Appeals which have been fully or partly heard in the Court of Criminal Appeal and remain to be determined will be determined by the Court of Criminal Appeal, which will continue in existence until those appeals are disposed of. There are 26 such appeals.
There is vested in the Courts of Appeal the appeal jurisdiction vested in Supreme Court prior to the establishment of court and the jurisdiction formerly vested in the Court of Criminal Appeal.
Where the Court of Appeal is exercising jurisdiction in criminal matters, then unless the matter relates to validity of a law under the Constitution the decision of the majority is the decision of the court. It is pronounced by such of the judges as the court shall direct. No dissenting judgement is allowed.
There is provision for active case management by the President of the Court of Appeal or by a judge nominated by him. The President of the Court of Appeal is given statutory jurisdiction to issue practice directions
Rules of court may be made for the Court of Appeal. Additional members are appointed to the Superior Courts Rules committee. The general provisions applicable to the making of rules of courts apply to the Court of Appeal.

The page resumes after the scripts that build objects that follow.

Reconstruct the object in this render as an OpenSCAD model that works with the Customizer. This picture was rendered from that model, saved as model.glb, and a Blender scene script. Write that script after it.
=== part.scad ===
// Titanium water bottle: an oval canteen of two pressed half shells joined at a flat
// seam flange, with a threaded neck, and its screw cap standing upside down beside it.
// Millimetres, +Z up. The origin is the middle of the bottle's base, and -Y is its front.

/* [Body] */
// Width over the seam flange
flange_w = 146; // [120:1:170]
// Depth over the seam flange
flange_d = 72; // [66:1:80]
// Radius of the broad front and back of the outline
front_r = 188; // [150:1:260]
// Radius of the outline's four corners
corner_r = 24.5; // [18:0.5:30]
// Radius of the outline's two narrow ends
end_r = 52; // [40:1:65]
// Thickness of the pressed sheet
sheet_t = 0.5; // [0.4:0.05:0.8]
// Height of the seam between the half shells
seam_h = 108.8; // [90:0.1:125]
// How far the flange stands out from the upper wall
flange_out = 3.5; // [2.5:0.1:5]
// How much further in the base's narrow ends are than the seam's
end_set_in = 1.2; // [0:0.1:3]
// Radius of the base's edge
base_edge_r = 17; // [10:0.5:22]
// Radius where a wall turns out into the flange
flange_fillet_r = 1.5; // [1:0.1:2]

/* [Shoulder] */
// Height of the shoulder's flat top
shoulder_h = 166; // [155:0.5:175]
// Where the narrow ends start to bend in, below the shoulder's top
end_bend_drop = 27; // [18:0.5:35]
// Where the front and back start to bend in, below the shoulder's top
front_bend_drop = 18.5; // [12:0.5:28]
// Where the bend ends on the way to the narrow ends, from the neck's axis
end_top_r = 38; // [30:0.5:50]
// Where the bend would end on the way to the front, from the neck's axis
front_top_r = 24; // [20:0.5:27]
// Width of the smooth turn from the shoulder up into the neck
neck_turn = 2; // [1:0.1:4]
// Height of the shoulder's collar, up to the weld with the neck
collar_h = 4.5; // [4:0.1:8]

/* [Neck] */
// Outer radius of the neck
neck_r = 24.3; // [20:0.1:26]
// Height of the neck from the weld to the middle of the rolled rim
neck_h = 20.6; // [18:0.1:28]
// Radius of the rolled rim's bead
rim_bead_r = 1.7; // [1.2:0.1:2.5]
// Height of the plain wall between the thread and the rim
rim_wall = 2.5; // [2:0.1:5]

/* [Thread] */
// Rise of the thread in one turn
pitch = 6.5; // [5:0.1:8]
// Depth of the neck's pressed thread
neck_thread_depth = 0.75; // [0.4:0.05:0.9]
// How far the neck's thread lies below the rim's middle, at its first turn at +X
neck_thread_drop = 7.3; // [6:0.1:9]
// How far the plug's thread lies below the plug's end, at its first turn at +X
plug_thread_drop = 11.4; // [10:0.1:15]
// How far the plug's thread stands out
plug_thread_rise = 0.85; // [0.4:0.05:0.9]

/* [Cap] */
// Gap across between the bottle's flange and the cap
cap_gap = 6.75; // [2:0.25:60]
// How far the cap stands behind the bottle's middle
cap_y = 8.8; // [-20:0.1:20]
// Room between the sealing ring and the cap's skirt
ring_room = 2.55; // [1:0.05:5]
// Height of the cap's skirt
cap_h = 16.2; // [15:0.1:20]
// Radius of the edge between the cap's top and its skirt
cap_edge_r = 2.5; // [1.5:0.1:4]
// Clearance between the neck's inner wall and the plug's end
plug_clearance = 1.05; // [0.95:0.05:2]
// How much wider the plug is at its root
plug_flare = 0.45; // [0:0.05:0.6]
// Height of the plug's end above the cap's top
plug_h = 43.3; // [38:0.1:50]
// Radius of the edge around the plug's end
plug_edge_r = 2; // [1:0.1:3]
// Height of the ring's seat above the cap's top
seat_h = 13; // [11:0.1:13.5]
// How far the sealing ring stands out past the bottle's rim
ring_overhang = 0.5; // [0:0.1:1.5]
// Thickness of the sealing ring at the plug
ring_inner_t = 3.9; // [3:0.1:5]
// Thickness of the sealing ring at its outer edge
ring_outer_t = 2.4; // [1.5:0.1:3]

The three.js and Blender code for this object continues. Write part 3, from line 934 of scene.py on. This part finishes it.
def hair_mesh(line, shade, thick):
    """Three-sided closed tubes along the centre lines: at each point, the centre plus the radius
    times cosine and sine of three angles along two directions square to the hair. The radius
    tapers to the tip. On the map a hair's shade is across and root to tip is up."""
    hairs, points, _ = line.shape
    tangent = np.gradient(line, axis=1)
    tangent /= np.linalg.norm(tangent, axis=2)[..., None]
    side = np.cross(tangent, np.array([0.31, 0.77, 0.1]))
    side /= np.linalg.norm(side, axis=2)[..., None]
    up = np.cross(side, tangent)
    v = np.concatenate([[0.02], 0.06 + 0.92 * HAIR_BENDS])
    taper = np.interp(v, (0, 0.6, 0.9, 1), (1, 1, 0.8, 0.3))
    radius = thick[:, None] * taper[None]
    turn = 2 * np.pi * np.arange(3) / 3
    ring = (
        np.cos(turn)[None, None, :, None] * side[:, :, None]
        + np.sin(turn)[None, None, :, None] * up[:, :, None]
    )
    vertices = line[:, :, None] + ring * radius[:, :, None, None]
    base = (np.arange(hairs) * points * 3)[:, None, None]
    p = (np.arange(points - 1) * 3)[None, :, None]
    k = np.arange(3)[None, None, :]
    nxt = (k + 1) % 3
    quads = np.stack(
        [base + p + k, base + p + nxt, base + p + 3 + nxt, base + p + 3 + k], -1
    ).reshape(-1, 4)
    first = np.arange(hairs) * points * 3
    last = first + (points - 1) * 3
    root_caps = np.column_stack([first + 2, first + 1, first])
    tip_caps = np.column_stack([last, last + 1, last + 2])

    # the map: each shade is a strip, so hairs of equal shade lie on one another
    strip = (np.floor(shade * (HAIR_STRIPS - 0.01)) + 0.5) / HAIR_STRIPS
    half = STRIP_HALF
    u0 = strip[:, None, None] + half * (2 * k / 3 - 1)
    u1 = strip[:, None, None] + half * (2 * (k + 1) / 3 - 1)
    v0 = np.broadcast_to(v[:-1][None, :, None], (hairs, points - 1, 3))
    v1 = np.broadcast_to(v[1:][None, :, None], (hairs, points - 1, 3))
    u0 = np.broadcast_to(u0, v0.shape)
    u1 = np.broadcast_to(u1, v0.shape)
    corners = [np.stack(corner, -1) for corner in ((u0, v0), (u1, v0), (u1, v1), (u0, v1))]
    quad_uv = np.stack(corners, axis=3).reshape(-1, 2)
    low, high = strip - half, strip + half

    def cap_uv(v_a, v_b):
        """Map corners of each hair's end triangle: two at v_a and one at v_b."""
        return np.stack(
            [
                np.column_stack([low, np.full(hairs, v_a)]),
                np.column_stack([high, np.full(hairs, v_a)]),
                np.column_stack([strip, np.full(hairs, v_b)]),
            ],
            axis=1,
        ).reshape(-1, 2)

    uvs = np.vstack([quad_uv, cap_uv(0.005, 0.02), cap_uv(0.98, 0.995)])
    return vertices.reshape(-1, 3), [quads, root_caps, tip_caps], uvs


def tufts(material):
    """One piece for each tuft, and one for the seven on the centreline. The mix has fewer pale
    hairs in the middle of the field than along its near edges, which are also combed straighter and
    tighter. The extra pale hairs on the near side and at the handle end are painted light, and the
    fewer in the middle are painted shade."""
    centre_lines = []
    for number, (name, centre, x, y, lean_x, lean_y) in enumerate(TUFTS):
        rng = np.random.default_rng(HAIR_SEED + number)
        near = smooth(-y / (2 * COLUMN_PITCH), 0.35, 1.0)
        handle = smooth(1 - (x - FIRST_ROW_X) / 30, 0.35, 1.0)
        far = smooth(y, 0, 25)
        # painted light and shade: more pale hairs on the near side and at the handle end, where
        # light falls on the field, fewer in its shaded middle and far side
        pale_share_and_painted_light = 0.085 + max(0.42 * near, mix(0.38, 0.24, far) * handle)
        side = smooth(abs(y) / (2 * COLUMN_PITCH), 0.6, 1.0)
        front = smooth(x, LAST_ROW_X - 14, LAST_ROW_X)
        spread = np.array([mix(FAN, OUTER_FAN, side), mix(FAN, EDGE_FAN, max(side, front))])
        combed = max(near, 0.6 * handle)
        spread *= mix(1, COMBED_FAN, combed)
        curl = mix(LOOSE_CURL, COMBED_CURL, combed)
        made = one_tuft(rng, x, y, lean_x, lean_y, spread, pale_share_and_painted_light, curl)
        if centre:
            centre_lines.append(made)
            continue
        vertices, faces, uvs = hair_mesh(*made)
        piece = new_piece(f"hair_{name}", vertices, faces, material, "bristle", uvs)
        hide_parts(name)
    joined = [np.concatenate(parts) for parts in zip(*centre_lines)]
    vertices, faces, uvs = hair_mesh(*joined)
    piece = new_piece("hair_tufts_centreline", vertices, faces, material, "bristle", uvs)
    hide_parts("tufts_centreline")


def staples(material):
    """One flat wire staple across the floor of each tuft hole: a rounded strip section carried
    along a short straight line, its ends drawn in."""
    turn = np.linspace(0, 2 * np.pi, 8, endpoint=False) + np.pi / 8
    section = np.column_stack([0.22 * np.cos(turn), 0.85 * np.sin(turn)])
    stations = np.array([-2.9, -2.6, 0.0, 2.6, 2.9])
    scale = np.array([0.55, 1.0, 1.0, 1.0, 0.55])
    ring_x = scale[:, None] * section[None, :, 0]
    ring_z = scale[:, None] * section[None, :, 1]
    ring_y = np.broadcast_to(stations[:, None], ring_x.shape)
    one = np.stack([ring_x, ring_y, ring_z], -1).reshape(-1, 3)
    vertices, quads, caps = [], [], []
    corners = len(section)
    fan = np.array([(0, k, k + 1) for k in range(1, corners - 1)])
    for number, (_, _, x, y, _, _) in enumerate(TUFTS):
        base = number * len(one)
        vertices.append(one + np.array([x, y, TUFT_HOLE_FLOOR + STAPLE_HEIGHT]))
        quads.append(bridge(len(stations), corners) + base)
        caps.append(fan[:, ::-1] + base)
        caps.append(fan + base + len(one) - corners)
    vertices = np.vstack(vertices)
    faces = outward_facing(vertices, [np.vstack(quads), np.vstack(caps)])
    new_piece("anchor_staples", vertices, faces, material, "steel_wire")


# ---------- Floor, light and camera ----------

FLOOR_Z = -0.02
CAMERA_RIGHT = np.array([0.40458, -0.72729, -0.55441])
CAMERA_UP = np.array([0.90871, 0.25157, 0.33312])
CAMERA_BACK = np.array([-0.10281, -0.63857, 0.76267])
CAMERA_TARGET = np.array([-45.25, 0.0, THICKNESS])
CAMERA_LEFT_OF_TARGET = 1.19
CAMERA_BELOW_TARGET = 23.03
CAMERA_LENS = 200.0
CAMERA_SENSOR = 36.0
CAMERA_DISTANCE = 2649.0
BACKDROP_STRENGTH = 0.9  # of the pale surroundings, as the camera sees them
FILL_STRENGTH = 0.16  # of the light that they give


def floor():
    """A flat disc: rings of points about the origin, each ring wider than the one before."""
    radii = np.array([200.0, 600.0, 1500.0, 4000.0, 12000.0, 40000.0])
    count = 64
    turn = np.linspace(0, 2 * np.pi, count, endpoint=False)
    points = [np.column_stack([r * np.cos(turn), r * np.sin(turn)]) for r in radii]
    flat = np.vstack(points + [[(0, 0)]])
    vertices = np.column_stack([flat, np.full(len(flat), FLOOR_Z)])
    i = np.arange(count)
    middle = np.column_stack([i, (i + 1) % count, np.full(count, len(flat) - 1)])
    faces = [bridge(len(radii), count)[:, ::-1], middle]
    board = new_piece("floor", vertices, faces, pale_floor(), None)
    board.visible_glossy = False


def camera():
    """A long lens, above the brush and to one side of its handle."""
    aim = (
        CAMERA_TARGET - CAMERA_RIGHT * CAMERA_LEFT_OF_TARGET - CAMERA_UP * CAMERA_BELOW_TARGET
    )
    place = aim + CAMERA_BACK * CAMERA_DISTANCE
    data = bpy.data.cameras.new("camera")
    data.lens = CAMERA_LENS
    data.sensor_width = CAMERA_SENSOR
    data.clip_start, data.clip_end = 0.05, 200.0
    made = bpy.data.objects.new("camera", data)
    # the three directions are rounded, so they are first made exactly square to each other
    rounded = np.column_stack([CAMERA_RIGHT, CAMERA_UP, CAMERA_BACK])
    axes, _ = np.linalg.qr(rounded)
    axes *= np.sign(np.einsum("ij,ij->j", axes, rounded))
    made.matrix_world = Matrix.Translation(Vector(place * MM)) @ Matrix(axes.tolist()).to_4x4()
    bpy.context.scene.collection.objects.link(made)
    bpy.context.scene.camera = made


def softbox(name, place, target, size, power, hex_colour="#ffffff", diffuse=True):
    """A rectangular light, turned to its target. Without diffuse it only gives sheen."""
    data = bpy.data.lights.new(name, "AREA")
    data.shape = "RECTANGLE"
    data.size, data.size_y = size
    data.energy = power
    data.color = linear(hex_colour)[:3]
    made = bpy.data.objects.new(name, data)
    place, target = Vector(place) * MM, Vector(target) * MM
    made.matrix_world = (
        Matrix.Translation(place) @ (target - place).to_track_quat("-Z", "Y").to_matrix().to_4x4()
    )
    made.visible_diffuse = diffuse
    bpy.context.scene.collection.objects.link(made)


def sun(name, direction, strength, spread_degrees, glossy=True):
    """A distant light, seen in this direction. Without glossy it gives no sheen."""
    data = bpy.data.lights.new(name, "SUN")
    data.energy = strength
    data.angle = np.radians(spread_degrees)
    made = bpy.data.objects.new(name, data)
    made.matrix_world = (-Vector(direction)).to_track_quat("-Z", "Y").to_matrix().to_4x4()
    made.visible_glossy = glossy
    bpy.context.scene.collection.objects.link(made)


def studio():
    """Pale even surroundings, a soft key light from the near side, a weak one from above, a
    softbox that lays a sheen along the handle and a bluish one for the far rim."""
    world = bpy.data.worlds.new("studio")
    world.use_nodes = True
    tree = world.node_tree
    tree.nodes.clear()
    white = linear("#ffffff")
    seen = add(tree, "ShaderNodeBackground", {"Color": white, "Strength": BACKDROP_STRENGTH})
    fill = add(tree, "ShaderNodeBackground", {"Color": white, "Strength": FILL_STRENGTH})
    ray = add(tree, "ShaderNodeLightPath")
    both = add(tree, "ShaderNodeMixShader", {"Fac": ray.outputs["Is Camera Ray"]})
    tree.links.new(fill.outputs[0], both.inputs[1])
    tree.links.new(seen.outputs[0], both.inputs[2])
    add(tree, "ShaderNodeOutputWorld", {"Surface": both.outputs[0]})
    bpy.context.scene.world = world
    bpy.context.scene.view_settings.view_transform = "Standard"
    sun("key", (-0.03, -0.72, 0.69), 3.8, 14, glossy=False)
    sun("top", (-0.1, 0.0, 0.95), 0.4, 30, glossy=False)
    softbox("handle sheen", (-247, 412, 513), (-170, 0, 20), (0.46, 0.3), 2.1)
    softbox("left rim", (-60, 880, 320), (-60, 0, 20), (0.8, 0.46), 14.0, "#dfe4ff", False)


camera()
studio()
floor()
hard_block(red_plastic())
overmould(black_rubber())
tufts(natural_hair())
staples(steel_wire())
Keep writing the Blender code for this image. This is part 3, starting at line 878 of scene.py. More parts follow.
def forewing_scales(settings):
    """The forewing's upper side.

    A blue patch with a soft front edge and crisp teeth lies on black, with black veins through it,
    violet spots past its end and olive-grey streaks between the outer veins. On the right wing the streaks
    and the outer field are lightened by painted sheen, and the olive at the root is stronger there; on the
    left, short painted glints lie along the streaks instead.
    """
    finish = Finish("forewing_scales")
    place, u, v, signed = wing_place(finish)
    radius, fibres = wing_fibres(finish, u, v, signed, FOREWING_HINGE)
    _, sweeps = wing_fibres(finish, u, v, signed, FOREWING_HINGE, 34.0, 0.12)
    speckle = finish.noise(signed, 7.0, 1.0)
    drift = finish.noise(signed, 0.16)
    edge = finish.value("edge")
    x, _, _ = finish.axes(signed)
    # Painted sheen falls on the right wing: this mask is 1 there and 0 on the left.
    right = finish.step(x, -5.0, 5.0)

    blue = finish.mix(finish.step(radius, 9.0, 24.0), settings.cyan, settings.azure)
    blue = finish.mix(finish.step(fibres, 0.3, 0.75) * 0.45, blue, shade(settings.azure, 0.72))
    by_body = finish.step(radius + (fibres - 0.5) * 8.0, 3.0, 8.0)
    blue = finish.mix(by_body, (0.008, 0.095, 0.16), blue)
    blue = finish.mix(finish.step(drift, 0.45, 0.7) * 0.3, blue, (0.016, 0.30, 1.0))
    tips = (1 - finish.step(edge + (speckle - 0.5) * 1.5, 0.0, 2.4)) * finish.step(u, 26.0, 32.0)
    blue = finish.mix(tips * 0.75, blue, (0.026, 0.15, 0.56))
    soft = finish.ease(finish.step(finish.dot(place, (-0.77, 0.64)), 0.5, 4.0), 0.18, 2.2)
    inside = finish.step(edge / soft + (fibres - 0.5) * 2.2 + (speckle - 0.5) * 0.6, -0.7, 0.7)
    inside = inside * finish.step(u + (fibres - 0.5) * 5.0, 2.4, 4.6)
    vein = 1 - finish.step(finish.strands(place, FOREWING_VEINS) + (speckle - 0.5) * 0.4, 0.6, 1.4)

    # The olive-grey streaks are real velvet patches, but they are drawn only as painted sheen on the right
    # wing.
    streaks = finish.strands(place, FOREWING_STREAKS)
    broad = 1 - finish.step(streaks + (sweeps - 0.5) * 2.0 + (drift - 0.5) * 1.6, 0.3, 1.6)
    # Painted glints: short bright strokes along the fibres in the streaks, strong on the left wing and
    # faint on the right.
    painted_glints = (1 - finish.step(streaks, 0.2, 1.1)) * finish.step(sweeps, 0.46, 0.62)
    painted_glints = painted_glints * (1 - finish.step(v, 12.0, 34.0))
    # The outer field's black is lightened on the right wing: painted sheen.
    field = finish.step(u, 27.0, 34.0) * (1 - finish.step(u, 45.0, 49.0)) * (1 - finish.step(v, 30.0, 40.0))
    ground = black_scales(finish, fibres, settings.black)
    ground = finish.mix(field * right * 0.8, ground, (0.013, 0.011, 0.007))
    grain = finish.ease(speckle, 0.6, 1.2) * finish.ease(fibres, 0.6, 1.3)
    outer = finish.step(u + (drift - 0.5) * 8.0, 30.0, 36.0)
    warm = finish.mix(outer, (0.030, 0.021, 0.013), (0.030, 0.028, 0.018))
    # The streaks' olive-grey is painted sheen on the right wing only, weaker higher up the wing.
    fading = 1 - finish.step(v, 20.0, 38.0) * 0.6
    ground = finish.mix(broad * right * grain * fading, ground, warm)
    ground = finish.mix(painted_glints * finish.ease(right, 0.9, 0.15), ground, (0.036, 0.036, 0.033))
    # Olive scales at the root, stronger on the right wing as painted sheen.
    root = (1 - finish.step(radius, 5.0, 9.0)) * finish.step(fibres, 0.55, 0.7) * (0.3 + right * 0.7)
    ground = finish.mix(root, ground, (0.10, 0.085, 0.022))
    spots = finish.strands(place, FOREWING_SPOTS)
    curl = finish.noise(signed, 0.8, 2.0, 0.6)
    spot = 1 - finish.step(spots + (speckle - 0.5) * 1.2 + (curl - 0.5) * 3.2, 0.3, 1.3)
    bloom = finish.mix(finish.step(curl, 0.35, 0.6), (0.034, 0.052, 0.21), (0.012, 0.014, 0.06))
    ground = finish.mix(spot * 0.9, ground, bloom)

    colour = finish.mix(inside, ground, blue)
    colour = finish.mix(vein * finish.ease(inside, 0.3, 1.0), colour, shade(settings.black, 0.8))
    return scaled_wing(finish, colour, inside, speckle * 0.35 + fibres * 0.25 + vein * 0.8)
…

The office of the Registrar of the Court of Appeal is established. His functions are similar to the those of the registrars in the Supreme Court and High Courts. The provisions applicable to court officers generally in the Superior Courts apply.
Practice directions may relate to civil and criminal matters. They may relate to classes of proceedings. They may make supplementary and consequential additional amendments as appear necessary or expedient.
The exercise of pleading practice and procedure in the Court of Appeal including liability as to costs is to be exercised where there is no specific rule in the matter as nearly as possibly in the same manner as it might have been exercised by the courts or judges which previously had jurisdiction (generally the Supreme Court).